* _Instruction_: Copy down every line where the string "that" shows up.
— Begin Information provided —
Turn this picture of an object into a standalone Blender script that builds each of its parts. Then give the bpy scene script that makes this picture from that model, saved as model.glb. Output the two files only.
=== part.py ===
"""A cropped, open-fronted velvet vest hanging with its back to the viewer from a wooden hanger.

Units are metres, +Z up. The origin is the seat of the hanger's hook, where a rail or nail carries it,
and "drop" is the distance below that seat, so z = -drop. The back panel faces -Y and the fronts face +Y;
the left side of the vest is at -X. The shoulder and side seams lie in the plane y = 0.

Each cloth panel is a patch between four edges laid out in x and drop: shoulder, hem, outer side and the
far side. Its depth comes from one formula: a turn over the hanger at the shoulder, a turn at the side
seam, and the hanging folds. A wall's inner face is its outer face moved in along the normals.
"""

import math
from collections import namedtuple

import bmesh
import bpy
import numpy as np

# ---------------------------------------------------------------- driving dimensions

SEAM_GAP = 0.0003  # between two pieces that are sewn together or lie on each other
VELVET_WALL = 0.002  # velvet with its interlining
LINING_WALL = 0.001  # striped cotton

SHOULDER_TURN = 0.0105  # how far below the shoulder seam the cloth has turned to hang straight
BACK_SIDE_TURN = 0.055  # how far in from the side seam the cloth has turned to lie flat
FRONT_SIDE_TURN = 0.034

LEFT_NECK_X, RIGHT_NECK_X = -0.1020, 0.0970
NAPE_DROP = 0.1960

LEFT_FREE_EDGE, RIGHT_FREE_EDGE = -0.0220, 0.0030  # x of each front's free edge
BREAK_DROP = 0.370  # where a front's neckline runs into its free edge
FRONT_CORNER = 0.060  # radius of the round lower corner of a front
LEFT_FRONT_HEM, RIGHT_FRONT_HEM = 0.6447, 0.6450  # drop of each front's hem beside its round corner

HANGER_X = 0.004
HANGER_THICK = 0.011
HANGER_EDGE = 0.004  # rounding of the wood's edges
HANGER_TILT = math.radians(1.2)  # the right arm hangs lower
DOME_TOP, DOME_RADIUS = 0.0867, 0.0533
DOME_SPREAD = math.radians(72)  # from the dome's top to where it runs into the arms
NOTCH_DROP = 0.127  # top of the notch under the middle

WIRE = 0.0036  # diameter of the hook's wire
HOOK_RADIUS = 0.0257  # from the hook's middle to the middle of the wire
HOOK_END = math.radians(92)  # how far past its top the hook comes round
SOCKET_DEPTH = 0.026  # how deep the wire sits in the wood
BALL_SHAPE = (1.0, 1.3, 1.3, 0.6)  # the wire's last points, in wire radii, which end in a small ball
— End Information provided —
* _Response for this exercise_:
Turn this picture of an object into a standalone Blender script that builds each of its parts. Then give the bpy scene script that makes this picture from that model, saved as model.glb. Output the two files only.
and "drop" is the distance below that seat, so z = -drop. The back panel faces -Y and the fronts face +Y;
SEAM_GAP = 0.0003  # between two pieces that are sewn together or lie on each other